Councilman John Sibert, the only council member who was a part of planning for Malibu Canyon Park between 2007 and 2009, said the plan clearly laid out that the park was intended for use as a practice field and not for organized sports.

House and Councilman Skylar Peak, who co-chair Malibu’s Parks and Recreation Subcommittee, agreed to review the bylaws together for Trancas Canyon Park while the Parks and Recreation Department amends the citywide agreement to address House’s concerns.

Planting continues at Malibu Lagoon

Craig Sap, Angeles District Superintendent for California State Parks, said between 35,000 and 40,000 plants have been restored in the wetlands so far.

Ultimately, Sap said 70,000 plants would be restored in the habitat.

Though rain is not in the near forecast, Sap said State Parks is hopeful for rain because it will help get the plants growing. “We want the plants to be able to establish a little longer,” Sap said. 

The wetlands project was initially supposed to be done by Oct. 15, but earlier this month, the state granted a 16-day extension giving workers until Oct. 31 to complete the project.

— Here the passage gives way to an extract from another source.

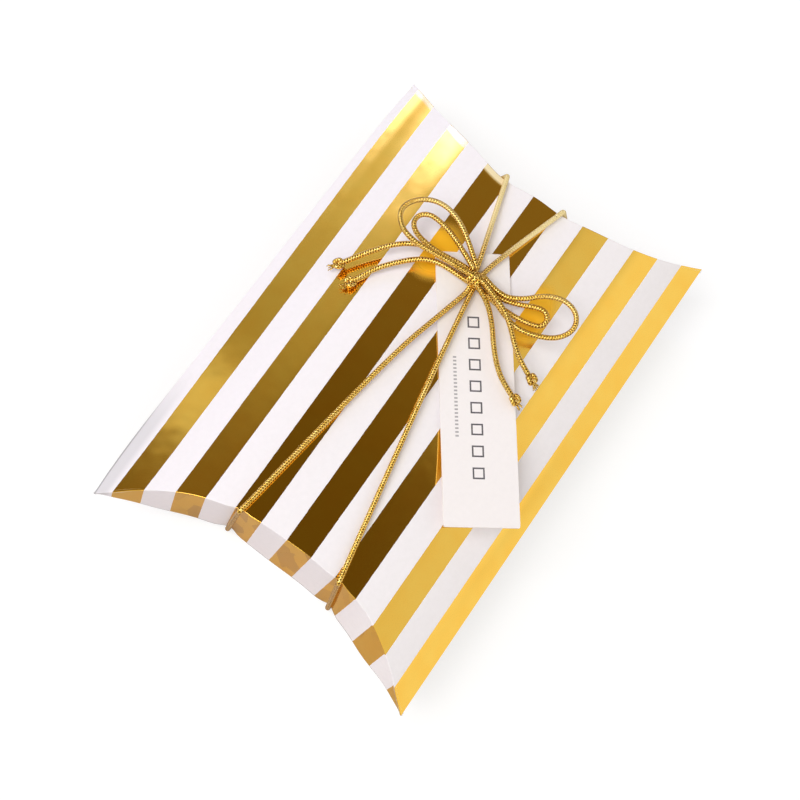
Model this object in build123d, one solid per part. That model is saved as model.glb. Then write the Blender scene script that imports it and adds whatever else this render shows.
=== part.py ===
from build123d import *
import os
from math import acos, asin, cos, degrees, pi, radians, sin, sqrt, tan

# A pillow-shaped favor box: one folded card with curved creases, tied lengthwise with two thin cords.
# X runs along the box, Y across it, Z up. The origin is on the table, under the middle of the box.

# the folded card
box_length = 125.0
box_width = 80.0
box_height = 25.0
card_thickness = 0.45
crown_flat = 6.0
crown_radius = 65.0
crown_half_width = 20.0
glue_tab_width = 10.0
glue_gap = 0.05
flap_gap = 0.12
rim_reveal = 0.8
tongue_inset = 9.0
overrun = 2.0
top_layers = 1
bottom_layers = 2
tab_layers = 3

# the hang tag
tag_length = 62.5
tag_width = 17.0
tag_thickness = 0.4
tag_corner_radius = 0.4
tag_hole_diameter = 3.0
tag_hole_to_end = 6.6
tag_heading = 215.8
tag_tilt = 2.3
tag_lift = 0.5

# the cord and its knots
cord_diameter = 1.2
cord_sides = 8
cord_lead = 2.5
crease_bend_radius = 1.25
crease_standoff = 0.9
knot_diameter = 4.2
knot_length = 2.5
knot_gap = 0.15
knot_turn_share = 0.92
bow_x = 22.8
bow_y = 1.3
tail_knot_diameter = 2.2
tail_knot_ring_radius = 0.75
tail_knot_slant = 30.0
tail_tip_length = 1.5

# where each cord crosses the creases, measured across the box
near_top_y = (12.4, -13.2)
near_bottom_y = (18.0, -18.5)
far_top_y = (9.1, -6.0)
far_bottom_y = (18.0, -18.5)

half_length = box_length / 2
half_width = box_width / 2
half_height = box_height / 2
half_flat = crown_flat / 2
cord_radius = cord_diameter / 2

# Each panel's section is a narrow flat, a shallow crown arc and a tighter side arc down to the long fold.
crown_angle = asin((crown_half_width - half_flat) / crown_radius)
joint_z = half_height - crown_radius * (1 - cos(crown_angle))
side_run = half_width - crown_half_width
side_radius = (side_run**2 + joint_z**2) / (2 * (joint_z * cos(crown_angle) - side_run * sin(crown_angle)))
side_center_y = crown_half_width - side_radius * sin(crown_angle)
side_center_z = joint_z - side_radius * cos(crown_angle)


def edge_y(inset):
    """Half width of the section at the mid plane, for a profile moved inwards by inset."""
    return side_center_y + sqrt((side_radius - inset) ** 2 - side_center_z**2)


def surface_height(y):
    """Height of the outer card above the mid plane at a distance y from the middle."""
    y = abs(y)
    if y <= half_flat:
        return half_height
    if y <= crown_half_width:
        return half_height - crown_radius + sqrt(crown_radius**2 - (y - half_flat) ** 2)
    return side_center_z + sqrt(side_radius**2 - (y - side_center_y) ** 2)


def half_section(inset):
    """Upper half of the section, moved inwards by inset. Its x is across the box and its y is up."""
    rim = edge_y(inset)
    side = side_radius - inset
    crown = crown_radius - inset
    join = degrees(pi / 2 - crown_angle)
    start = degrees(acos((rim - side_center_y) / side))
    turn = degrees(crown_angle)
    top = half_height - inset
    edges = [
        CenterArc((side_center_y, side_center_z), side, start, join - start),
        CenterArc((half_flat, half_height - crown_radius), crown, join, turn),
        Line((half_flat, top), (-half_flat, top)),
        CenterArc((-half_flat, half_height - crown_radius), crown, degrees(pi / 2), turn),
        CenterArc((-side_center_y, side_center_z), side, degrees(pi) - join, join - start),
        Line((-rim, 0), (rim, 0)),
    ]
    return make_face(Wire(edges))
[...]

Trash cans now at every Malibu bus stop

One trash and one recycling bin have been placed at each of the 19 public bus stops in Malibu, Councilwoman Laura Rosenthal announced. Rosenthal said she had worked for some time on getting the trash cans installed, especially near Heathercliff Road on Pacific Coast Highway.

Residents have complained of trash piling up in the area because of food trucks and junk removal trucks constantly parking near Point Dume Village.